(begin)
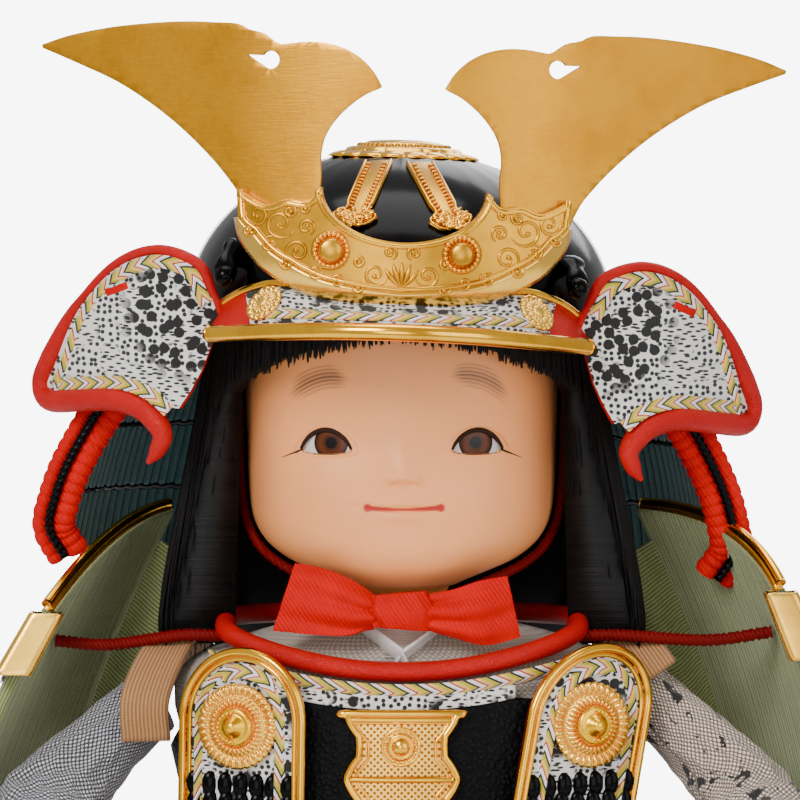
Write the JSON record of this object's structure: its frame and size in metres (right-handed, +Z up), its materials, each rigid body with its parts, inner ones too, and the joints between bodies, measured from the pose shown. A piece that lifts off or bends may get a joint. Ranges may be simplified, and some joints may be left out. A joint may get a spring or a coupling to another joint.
{
  "type": "samurai doll",
  "caption": "Seated warrior doll in a horned helmet with turned-out ear flaps, laced neck guard, chest armour, shoulder guards and wide brocade sleeves, shown as a display figure",
  "frame": {"origin": "middle of the bounding box in plan, on the underside of the trousers that the doll sits on", "axes": "+X to the doll's left as it is seen from the front, -Y the way the doll faces, +Z up"},
  "size_m": [0.2043, 0.172, 0.2432],
  "materials": {
    "gold_metal": "satin antique gold",
    "black_lacquer": "glossy black lacquer",
    "black_hair": "fine black strands",
    "skin_paint": "satin painted skin",
    "eye_glass": "polished glass",
    "red_leather": "soft leather and ribbon",
    "patterned_cloth": "printed woven cloth",
    "white_cloth": "plain woven cloth",
    "red_lacing": "tufted silk lacing",
    "brocade": "ribbed brocade",
    "tan_satin": "satin band"
  },
  "bodies": {
    "root": {"boot_left": "black_lacquer", "boot_right": "black_lacquer", "bowl_strap_left": "gold_metal", "bowl_strap_right": "gold_metal", "breast_plate_left": "patterned_cloth", "breast_plate_right": "patterned_cloth", "chest_plaque": "gold_metal", "chin_bow": "red_leather", "chin_cord_left": "red_leather", "chin_cord_right": "red_leather", "crest_base": "gold_metal", "crest_stud_left": "gold_metal", "crest_stud_right": "gold_metal", "crown_ring": "gold_metal", "cuirass": "black_lacquer", "ear_flap_left": "patterned_cloth", "ear_flap_right": "patterned_cloth", "eye_left": "eye_glass", "eye_right": "eye_glass", "flap_piping_left": "red_leather", "flap_piping_right": "red_leather", "guard_crown_left": "gold_metal", "guard_crown_right": "gold_metal", "guard_end_left": "gold_metal", "guard_end_right": "gold_metal", "guard_panel_left": "red_lacing", "guard_panel_right": "red_lacing", "hand_left": "skin_paint", "hand_right": "skin_paint", "head": "skin_paint", "helmet_bowl": "black_lacquer", "horn_left": "gold_metal", "horn_right": "gold_metal", "neck_guard_1": "red_lacing", "neck_guard_2": "red_lacing", "neck_guard_3": "red_lacing", "neck_guard_4": "red_lacing", "neck_piping": "red_leather", "rosette_left": "gold_metal", "rosette_right": "gold_metal", "shoulder_cord_left": "red_leather", "shoulder_cord_right": "red_leather", "shoulder_strap_left": "tan_satin", "shoulder_strap_right": "tan_satin", "side_bracket_left": "black_lacquer", "side_bracket_right": "black_lacquer", "sleeve_left": "brocade", "sleeve_right": "brocade", "tasset_back": "red_lacing", "tasset_front": "red_lacing", "tasset_left": "red_lacing", "tasset_right": "red_lacing", "torso": "patterned_cloth", "trousers": "brocade", "under_collar": "white_cloth", "visor": "patterned_cloth", "visor_rim": "gold_metal", "visor_rosette_left": "gold_metal", "visor_rosette_right": "gold_metal", "wig": "black_hair"}
  },
  "joints": []
}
(end)
TASK DESCRIPTION. Write the material out again in its entirety, exactly as shown.

REPLY TO THE EXERCISE.
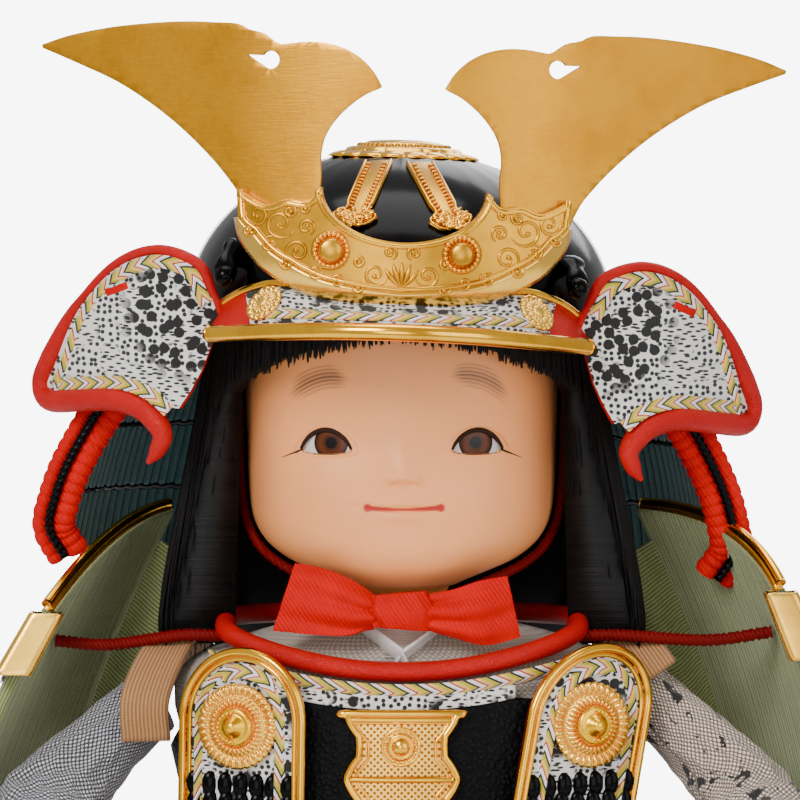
Write the JSON record of this object's structure: its frame and size in metres (right-handed, +Z up), its materials, each rigid body with its parts, inner ones too, and the joints between bodies, measured from the pose shown. A piece that lifts off or bends may get a joint. Ranges may be simplified, and some joints may be left out. A joint may get a spring or a coupling to another joint.
{
  "type": "samurai doll",
  "caption": "Seated warrior doll in a horned helmet with turned-out ear flaps, laced neck guard, chest armour, shoulder guards and wide brocade sleeves, shown as a display figure",
  "frame": {"origin": "middle of the bounding box in plan, on the underside of the trousers that the doll sits on", "axes": "+X to the doll's left as it is seen from the front, -Y the way the doll faces, +Z up"},
  "size_m": [0.2043, 0.172, 0.2432],
  "materials": {
    "gold_metal": "satin antique gold",
    "black_lacquer": "glossy black lacquer",
    "black_hair": "fine black strands",
    "skin_paint": "satin painted skin",
    "eye_glass": "polished glass",
    "red_leather": "soft leather and ribbon",
    "patterned_cloth": "printed woven cloth",
    "white_cloth": "plain woven cloth",
    "red_lacing": "tufted silk lacing",
    "brocade": "ribbed brocade",
    "tan_satin": "satin band"
  },
  "bodies": {
    "root": {"boot_left": "black_lacquer", "boot_right": "black_lacquer", "bowl_strap_left": "gold_metal", "bowl_strap_right": "gold_metal", "breast_plate_left": "patterned_cloth", "breast_plate_right": "patterned_cloth", "chest_plaque": "gold_metal", "chin_bow": "red_leather", "chin_cord_left": "red_leather", "chin_cord_right": "red_leather", "crest_base": "gold_metal", "crest_stud_left": "gold_metal", "crest_stud_right": "gold_metal", "crown_ring": "gold_metal", "cuirass": "black_lacquer", "ear_flap_left": "patterned_cloth", "ear_flap_right": "patterned_cloth", "eye_left": "eye_glass", "eye_right": "eye_glass", "flap_piping_left": "red_leather", "flap_piping_right": "red_leather", "guard_crown_left": "gold_metal", "guard_crown_right": "gold_metal", "guard_end_left": "gold_metal", "guard_end_right": "gold_metal", "guard_panel_left": "red_lacing", "guard_panel_right": "red_lacing", "hand_left": "skin_paint", "hand_right": "skin_paint", "head": "skin_paint", "helmet_bowl": "black_lacquer", "horn_left": "gold_metal", "horn_right": "gold_metal", "neck_guard_1": "red_lacing", "neck_guard_2": "red_lacing", "neck_guard_3": "red_lacing", "neck_guard_4": "red_lacing", "neck_piping": "red_leather", "rosette_left": "gold_metal", "rosette_right": "gold_metal", "shoulder_cord_left": "red_leather", "shoulder_cord_right": "red_leather", "shoulder_strap_left": "tan_satin", "shoulder_strap_right": "tan_satin", "side_bracket_left": "black_lacquer", "side_bracket_right": "black_lacquer", "sleeve_left": "brocade", "sleeve_right": "brocade", "tasset_back": "red_lacing", "tasset_front": "red_lacing", "tasset_left": "red_lacing", "tasset_right": "red_lacing", "torso": "patterned_cloth", "trousers": "brocade", "under_collar": "white_cloth", "visor": "patterned_cloth", "visor_rim": "gold_metal", "visor_rosette_left": "gold_metal", "visor_rosette_right": "gold_metal", "wig": "black_hair"}
  },
  "joints": []
}